Insight Bristol is unique in developing and running such a complex predictive tool internally, rather than purchasing one from a private company. Bristol is using perhaps the most advanced tool with one of the largest datasets of any we have investigated. There are three main models used by the Think Family program, that look at the risk of children suffering sexual abuse, criminality or being out of work, education and training (NEET).

Some data is even purchased from the credit reference agency Experian

All three generate risk scores for each type of harm based on risk factor data held on the system. The more complex sexual abuse and NEET models go even further and use predictive analytics when modelling risk. This means that the system does not just look for risk factors directly linked to harm. It instead looks for patterns in the wider data to try and identify the kinds of people vulnerable to harm but may not flag up on risk factors alone. 

So how does it work?

Risk scores, ranging from 1 to 100, are presented to staff working on the scheme alongside information extracted from the child or family’s case files. The approximately 450 staff with access to the database do not use the risk scores alone to make decisions and exercise discretion, but the score would not exist if it was not used at all. 

Around 450 children were flagged as being at risk of sexual exploitation by the model as of June, according to Bristol City Council. In response to an FOI request, the council also told us that the sexual abuse model has a precision rate (the percentage of those flagged as being at risk of being identified correctly) of around 80%. This means that around 90 of the 450 children may have been wrongly flagged as being at risk of harm, a worrisome suggestion.

Dozens of public sector databases, including schools, housing and even NHS files, are trawled for information, and this data covers 40 different social issues from poverty to health and school exclusion. Alarmingly, some data is even purchased from the credit reference agency Experian, which was investigated by the Information Commissioner last year for trading people’s data without their consent.

Anything from teenage pregnancies to free school meals and mental health concerns can be used by the tool. We found that internal council databases from education to housing and social care are combined with information taken from central government, police, prisons and the NHS. Many people who share sensitive information with public services would never imagine it would be shared so widely. It is vital that everyone knows exactly how their information is used and why, so we can all make a choice about what to share and what to keep private. 

City Hall, Bristol City Council

Another major issue is that some of the data risks introducing inadvertent bias into the system. For example, free school meals tilt towards the poorest in society while mental health interventions often overrepresent some ethnic minorities. This is a different problem to non-algorithmic bias, which could take the form of, say, a case worker’s prejudices affecting their work, as biased algorithms can entrench inequality in every decision they influence and on a mass scale.

Despite this, Bristol City Council said in response to a Big Brother Watch FOI request that as personal characteristics such as race are not put into the model they cannot feature in the output and that the model’s results reflect the city’s diversity. 

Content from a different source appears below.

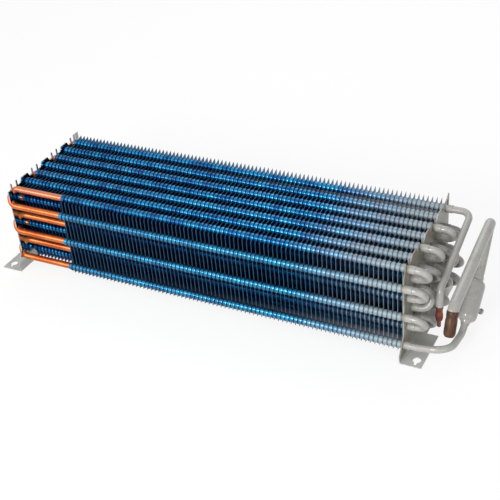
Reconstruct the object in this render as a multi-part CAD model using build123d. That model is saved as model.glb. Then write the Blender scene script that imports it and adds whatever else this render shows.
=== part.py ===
from build123d import *
import math
import os

# Finned evaporator coil: copper hairpin tubes in staggered rows, pressed through aluminium fins
# between two folded end plates, with return bends, a suction accumulator and two service stubs.
# Millimetres. +X runs along the tubes to the connection end, +Y from the front face to the back,
# +Z up. The origin lies midway between the two foot holes, on the underside of the feet.

# Tube pattern: a column's even layers stand on the pitch, its odd layers half a pitch forward
tube_diameter = 9.52
column_pitch = 25.4
layer_pitch = 22.0
last_column = 6
last_layer = 5
bottom_tube_height = 21.0
column_setback = 14.0

# Folded end plates, and the clear length between them
finned_length = 610.6
plate_thickness = 1.5
plate_back_margin = 14.0
plate_top_margin = 2.0
flange_width = 12.0
foot_reach = 28.0
foot_front_margin = 28.0
foot_depth = 71.5
flare_height = 34.0
foot_hole_radius = 5.5
foot_hole_inset = 18.0
foot_slot_width = 4.0
foot_slot_reach = 10.0
foot_cut_depth = 6.0
slot_clearance = 0.3
slot_end_sides = 6
tooth_height = 7.0
tooth_base = 24.0
tooth_tip = 16.0
prong_width = 2.5
prong_height = 9.0
back_tab_height = 14.0
back_tab_depth = 5.0

# Fins
fin_pitch = 6.35
fin_thickness = 0.3
first_fin_offset = 13.0
short_fin_count = 13
last_fin_margin = 0.5
fin_back_margin = 10.0
fin_bottom_margin = 11.0
fin_clearance = 0.25
short_fin_setback = 19.05

# Hairpins and return bends: hairpin_reach is how far the closed ends stand out of the left plate
section_sides = 8
bend_chords = 3
hairpin_reach = 5.5
tube_projection = 10.0
return_bend_straight = 2.5

# Connection pipes: their planes are counted from the right plate's inner face
pipe_sides = 12
pipe_chord_degrees = 22.5
turned_sides = 16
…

But this shows a worrying misunderstanding of indirect bias, which has been a common theme across the dozens of local authorities I have investigated. Few seem to realise that even if a factor like ethnicity is excluded from a model, the outcomes can still be disproportionate if a detail that over-represents a certain ethnic group, such as free school meals, is used in the algorithm.

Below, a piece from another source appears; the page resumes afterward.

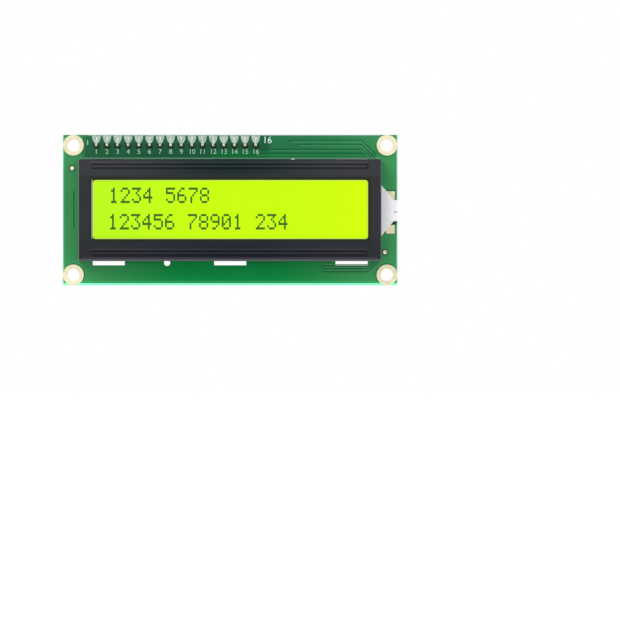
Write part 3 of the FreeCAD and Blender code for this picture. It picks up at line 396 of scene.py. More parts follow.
def rotor_paint():
    """Grey metal screw head, bluish towards its rim, with painted highlights in two of its quarters."""
    shade = Shade("rotor_grey")
    span_x, _, span_z = edges_of("trimmer_rotor")
    across = (shade.x - middle(span_x)) / (span_x[1] - span_x[0])
    up = (shade.z - middle(span_z)) / (span_z[1] - span_z[0])
    scratched = shade.noise(2.0, 3.0, (1, 1, 5))
    # painted highlights in two quarters of the head
    quarters = abs(across).between(0.12, 0.2) * (1 - abs(up).between(0.1, 0.34))
    outer = (across * across + up * up).between(0.1, 0.22)
    tone = shade.layered(
        "#767470",
        ("#5e6264", scratched.between(0.4, 0.7)),
        ("#96acb6", quarters * 0.6), ("#2c5692", outer * 0.8))
    return shade.finish(tone, 0.3 + 0.2 * scratched, shade.bump(scratched, 0.01), metallic=0.15,
                        specular=0.2)


def rear_joint():
    """Dark solder round the pins behind, with a painted glint above each pin."""
    shade = Shade("joint_solder")
    wear = shade.noise(1.4, 3.0)
    beside = shade.node("Math", {"operation": "PINGPONG"}, [shade.x - PIN_X[0], PIN_PITCH / 2])
    glint = (1 - beside.between(0.05, 0.24)) * within(shade.z - PIN_Z, 0.22, 0.52, 0.1)
    tone = shade.layered(
        "#56585c",
        ("#24262a", wear.between(0.35, 0.65)),
        ("#f4f6f4", glint * 0.9))
    return shade.finish(tone, 0.3 + 0.2 * wear, shade.bump(wear, 0.01), metallic=0.4)


def header_pin():
    """Bright tin in front of the boards, and darker where the pins come out behind."""
    shade = Shade("header_pin")
    wear = shade.noise(0.8, 3.0)
    tone = shade.layered(
        "#ccccb8",
        ("#969c86", wear.between(0.35, 0.7)),
        ("#545658", shade.y > DECK.level))
    return shade.finish(tone, 0.3 + 0.12 * wear, shade.bump(wear, 0.01), metallic=0.7)


def bent_pins():
    """Pins whose bends, above the plastic block, are painted dark as shade."""
    shade = Shade("bent_pins")
    clouds, fine = shade.noise(0.8, 3.0), shade.noise(8.0, 2.0)
    bright = shade.blend("#bebea8", "#8a9078", clouds.between(0.4, 0.75))
    # painted shade where the pins turn over the block
    shaded_bend = shade.x.between(DECK_X[0] + 0.1, DECK_X[0] + 0.5)
    return shade.finish(shade.blend(bright, "#0e0e0f", shaded_bend), 0.3 + 0.3 * shaded_bend + 0.1 * fine,
                        shade.bump(fine, 0.01), metallic=0.85 - 0.85 * shaded_bend)


def tinned_land():
    """Solder-plated copper: pale and slightly warm, with a rippled surface."""
    shade = Shade("tinned_land")
    clouds, fine = shade.noise(0.9, 3.0), shade.noise(6.0)
    front = shade.blend("#dad4b4", "#c8bc98", clouds.between(0.42, 0.8))
    ear_lands = (shade.x > BOARD_X[1] - 1.7) * within(shade.z, -3.2, 2.2)
    rear = shade.layered(
        "#ded0bc",
        ("#ccbca4", clouds.between(0.42, 0.8)),
        ("#bcc4c0", ear_lands * fine.between(0.3, 0.6)))
    toned = shade.blend(front, rear, shade.y > middle(BOARD_Y))
    return shade.finish(toned, 0.38 + 0.2 * fine, shade.bump(clouds, 0.03), metallic=0.2,
                        specular=0.3)


def epoxy(name, middle_z, radius):
    """Black epoxy drop: deep at the top and middle, grey where its lower slope catches light."""
    shade = Shade(name)
    clouds, pits = shade.noise(0.16, 3.0), shade.noise(3.5, 3.0)
    drop = (middle_z - shade.z) / radius + (clouds - 0.5) * 0.9
    toned = shade.layered(
        "#141619",
        ("#3c3e41", drop.between(-0.25, 0.75)),
        ("#2c2e32", (0 - drop).between(0.45, 1.0) * 0.6))
    return shade.finish(toned, 0.3 + 0.2 * pits, shade.bump(clouds * 0.6 + pits * 0.4, 0.05),
                        specular=0.12)


def ink(name, colour, faded):
    """Printed ink, thin where the screen left less of it."""
    shade = Shade(name)
    worn = shade.noise(3.0, 3.0)
    return shade.finish(shade.blend(colour, faded, worn.between(0.5, 0.8) * 0.6), 0.55 + 0.1 * worn,
                        shade.bump(worn, 0.005), specular=0.25)


def lamp_lens():
    """The clouded, yellowish lens of a small lamp."""
    shade = Shade("lamp_lens")
    lit = shade.noise(1.2)
    colour = shade.blend("#d6c478", "#ece2b2", lit)
    return shade.finish(colour, 0.18 + 0.1 * lit, coat_weight=0.4)


def made(make, rows):
    """Finishes of one kind, from rows of what its function takes after the name."""
    return {name: make(name, *row) for name, row in rows.items()}


FINISHES = {
    "green_laminate": green_mask(), "black_laminate": black_mask(), "black_steel": bezel_paint(),
    "lit_film": lit_film(), "white_moulding": housing(), "tinned_copper": tinned_land(),
    "trimmer_blue": trimmer_paint(), "rotor_grey": rotor_paint(), "lamp_lens": lamp_lens(),
    **made(clear_plate, {
        "clear_glass": ("#d6e8de",),
        "clear_acrylic": ("#e2f0d6",)}),
    **made(moulding, {
        # the cream rubber's glow is painted light against the shade of the slots
        "cream_rubber": ("#fff4de", "#ffe8cc", 0.6, 4.0, 0.2, 0.2),
        "black_moulding": ("#222326", "#18191c", 0.42),
        "package_epoxy": ("#28292c", "#202124", 0.55, 7.0, 0.1),
        "chip_black": ("#3e3c40", "#26262a", 0.3),
        "clear_lens": ("#d6dade", "#b0b6be", 0.2, 1.0),
        "tan_lens": ("#a8a68c", "#787a68", 0.25, 1.0)}),
    **made(metal, {
        "solder": ("#e2e4e2", "#aaaeb0", 0.2),
        "pin_metal": ("#ccccb8", "#969c86", 0.3, 0.8, 0.01),
        "chip_end": ("#e4e4e0", "#babcba", 0.3),
        "khaki_tin": ("#acae94", "#8c927a", 0.45, 1.2),
        "deck_land": ("#b0b2b6", "#787a7e", 0.4, 2.0),
        "land_under_lacquer": ("#a8b6aa", "#809688", 0.5, 1.6),
        "lead_metal": ("#a4a6aa", "#606266", 0.35, 1.5),
        "jumper_metal": ("#d6d9d6", "#7e8282", 0.3, 0.7)}),
    **made(ink, {
        "silk_ink": ("#bee0cc", "#96c4aa"),
        "label_ink": ("#9ec4ac", "#689e80"),
        "deck_silk_ink": ("#d8dade", "#a0a2a8"),
        "lacquer_over_bare_laminate": ("#0e5a36", "#1a6e44"),
        "lacquer_dip": ("#105e3a", "#186a42"),
        "lacquer_over_copper": ("#388e5c", "#287c4e"),
        "lacquer_over_rear_copper": ("#2e8252", "#227448"),
        "board_edge_shine": ("#749a88", "#54846e"),
        "flux_shadow": ("#0e2e20", "#163e2a"),
        "switched_crystal": ("#2c5400", "#386200"),
        "chip_marking": ("#706e72", "#545256"),
        "trimmer_tick": ("#0e3878", "#14448a")}),
    "blob_epoxy": epoxy("blob_epoxy", 0.0, 6.0),
    "film_rim": film_rim(),
    # lighter and darker bezel paint, for painted highlights and painted shade on the beads
    "bezel_bead_highlight": bezel_paint("bezel_bead_highlight", 22),
    "bezel_bead_shade": bezel_paint("bezel_bead_shade", -16),
    "joint_solder": rear_joint(),
    "bent_pins": bent_pins(),
    "header_pin": header_pin(),
}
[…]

Anything from teenage pregnancies to free school meals and mental health concerns can be used by the tool

I was also alarmed at the extent of data sharing involved in the Think Family programme. The police appear to have access to some information and there are plans to share information with other public bodies, such as schools and GPs.

This could have a chilling effect on vulnerable peoples’ willingness to be frank with public services when necessary. If someone is aware that data from health or school files could be used to profile them and intervene in their life they will may not fully cooperate with public services they may desperately need.

Although documents disclosed to Big Brother Watch and published online suggest that Think Family flags only end up on police files after a family has accepted an offer of help, an awards application for Insight Bristol that we uncovered suggests that police staff have more general access to the database.

Insight Bristol has plans to share insights from the model with GPs and even school staff. This is worrying and could lead to a comprehensive surveillance state for vulnerable people in Bristol, where their interactions with a range of public services may be fed into or pulled from a centralised system, where data about them has been collated without their knowledge or consent.

Big Brother Watch was able to find out more about the Think Family’s predictive model because Bristol City Council was much more open than councils that use privately developed systems.

However, limited transparency is not enough and it does not excuse data gathering on this scale. Protecting children is important but it is not an automatic justification for putting the data rights of so many people at risk, especially when questions remain over the accuracy of the model and its potential for bias.

The breadth of the planned data sharing should alarm everyone in Bristol. The more public services integrate their databases and the information people have shared with health workers or schools for very limited purposes, the closer we get to a centralised database where privacy is sacrificed for a supposed greater good. Unless we make governments, local or national, justify why they hold our private data, there is little stopping them gathering more and more until they know every intimate detail of our lives – what may be trivial for one person may be intensely sensitive for someone else.

This is why Big Brother Watch is calling on Bristol City Council to reassess its data collection and only hold information that is absolutely necessary to protect children, and to halt data sharing across public bodies to make sure individuals can be open and frank with vital public services without fearing sensitive information will be shared more widely.

Jake Hurfurt is the Head of Research and Investigations at Big Brother Watch. He is currently digging deep into the use of AI, algorithms and predictive analytics in welfare and social care.